If your dog loves water, paddling can help, but keep it safe and supervised. Not every dog loves water, and not every splash session is automatically cooling if the dog is still overexcited, sun-exposed, or unable to rest.
Cars Need Extra Respect
Cars can heat up quickly, even when the outside temperature does not seem extreme. A cracked window is not a safety plan. If a dog cannot come with you safely, the dog is usually better staying home in a cool room.

For necessary travel, plan like the dog is part of the route, not luggage. Bring water, use shade, avoid unnecessary stops, keep the car ventilated, and never leave the dog alone in a warm vehicle.

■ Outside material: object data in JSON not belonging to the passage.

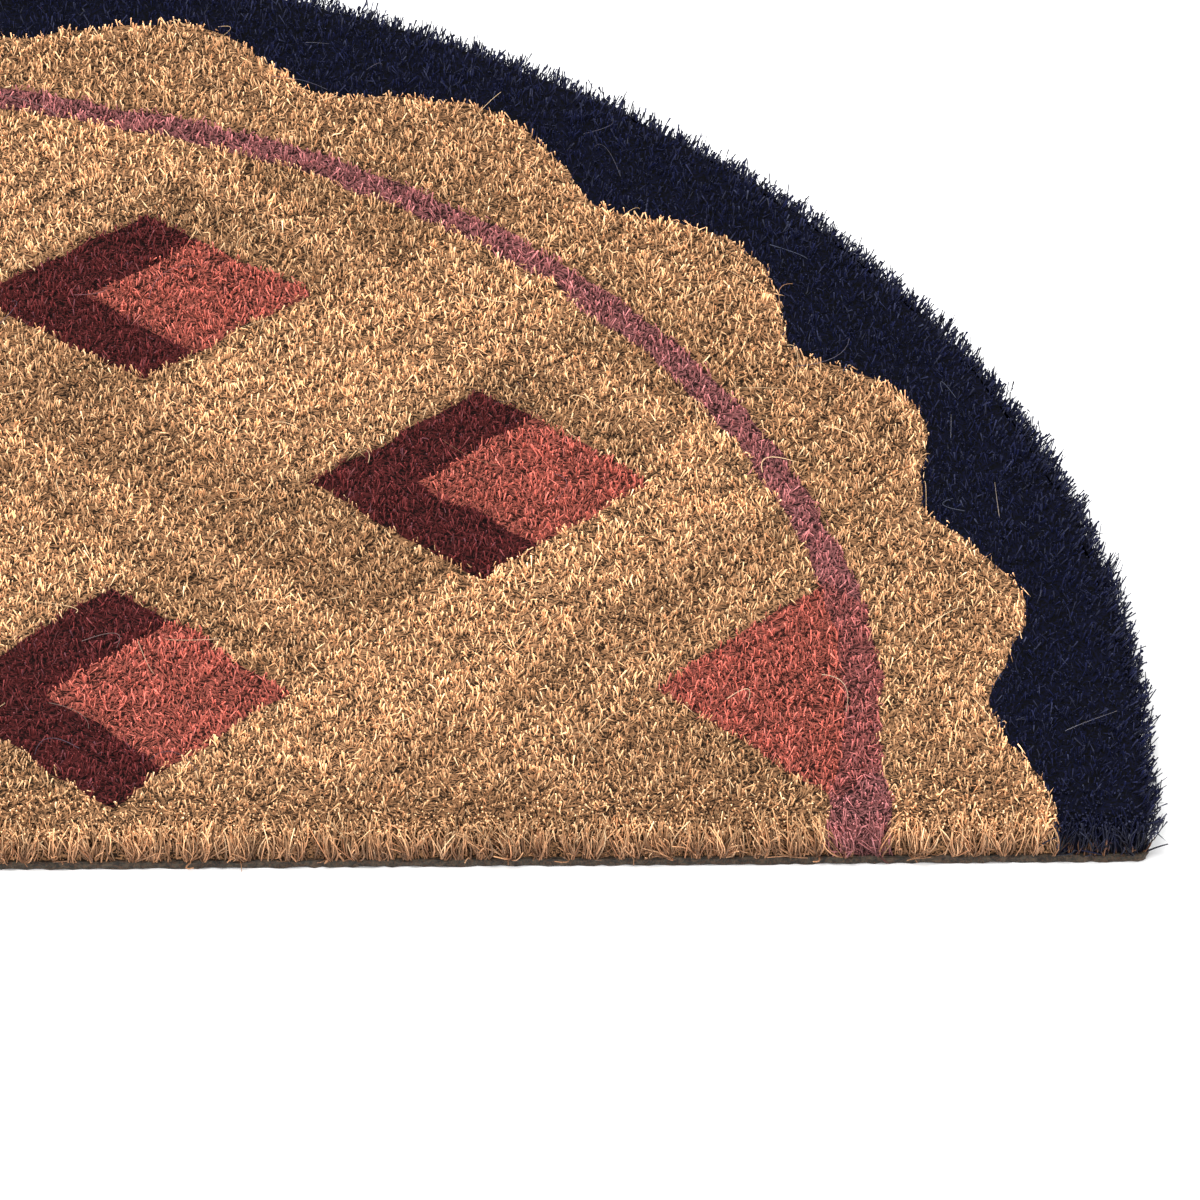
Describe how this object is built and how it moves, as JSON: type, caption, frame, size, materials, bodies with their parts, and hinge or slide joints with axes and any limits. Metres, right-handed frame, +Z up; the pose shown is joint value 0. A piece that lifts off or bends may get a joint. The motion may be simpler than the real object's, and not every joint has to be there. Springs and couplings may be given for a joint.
{
  "type": "half round coir doormat",
  "caption": "Half round doormat of coir pile on a vinyl backing, with printed diamonds, an arc and a dark scalloped border.",
  "frame": {"origin": "on the floor, under the middle of the mat's bounding box", "axes": "+X along the straight front edge, to the right; +Y from the straight edge towards the round edge; +Z up out of the pile"},
  "size_m": [0.7478, 0.4164, 0.0175],
  "materials": {
    "backing_vinyl": "dull dark brown vinyl with fibres caught in it",
    "coir_fibre": "coarse coconut fibre pile, undyed tan with navy, maroon, coral and rose print"
  },
  "bodies": {
    "root": {"backing": "backing_vinyl", "coir_pile": "coir_fibre"}
  },
  "joints": []
}
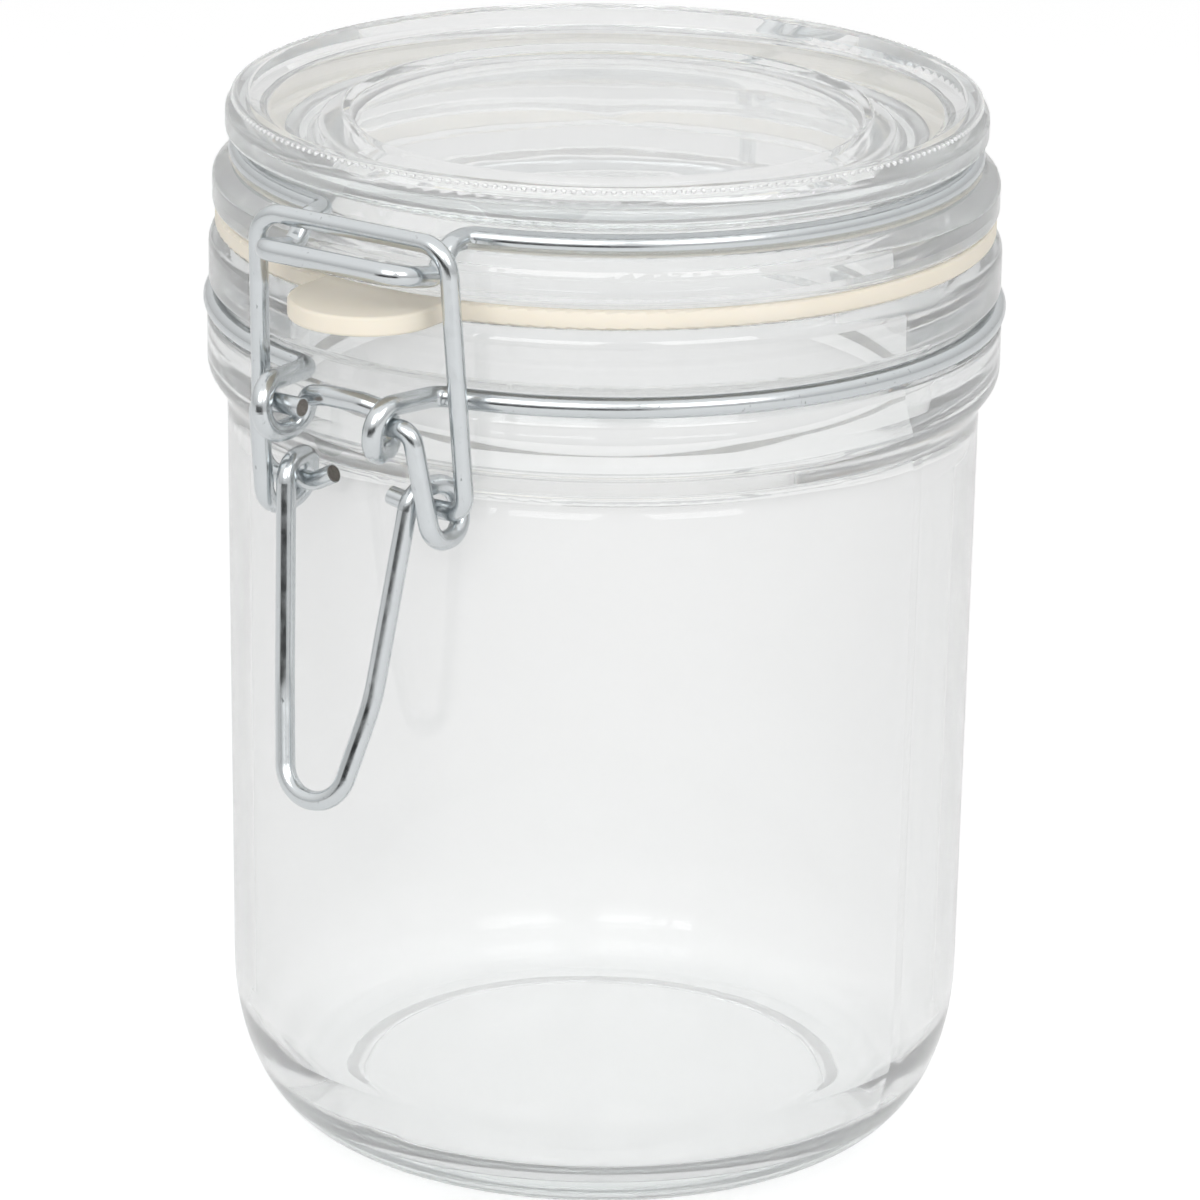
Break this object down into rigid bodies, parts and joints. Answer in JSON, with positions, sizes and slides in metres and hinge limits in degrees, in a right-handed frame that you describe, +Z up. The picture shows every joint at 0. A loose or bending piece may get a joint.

If the errand is not dog-safe, it is not a dog errand.
This is one of those rules where cute exceptions are not worth it. The risk rises too quickly.
Signs Your Dog May Be Getting Too Hot
Early heat stress can be easy to miss if you are expecting something dramatic. Watch for heavy panting, drooling, slowing down, weakness, confusion, wobbliness, vomiting, glazed eyes, bright red or very pale gums, collapse, or a dog that cannot seem to settle.

If you think your dog is overheating, move them to a cooler shaded place, offer small amounts of water if they can drink, start cooling them carefully, and contact a vet urgently. Heatstroke can become serious fast, so this is not a “wait and see for ages” situation.
The useful CloudyAww version is this: if your dog suddenly looks like the day is too much, believe them.
The Tiny Summer Rule
Hot-weather dog care is mostly about making the plan smaller before the dog has to prove it was too much. Shorter walks. Earlier walks. More shade. More water. More quiet. Less pavement. No hot cars. Fewer dramatic outdoor missions.
That may sound less exciting than the normal routine, but dogs do not need a heroic summer schedule. They need a safe one. A cooler room, a water bowl, a slow sniff, and a human who notices the weather can be the whole win.
And honestly, if a dog gets to nap in the shade while everyone else overthinks the forecast, they may be the smartest person in the house.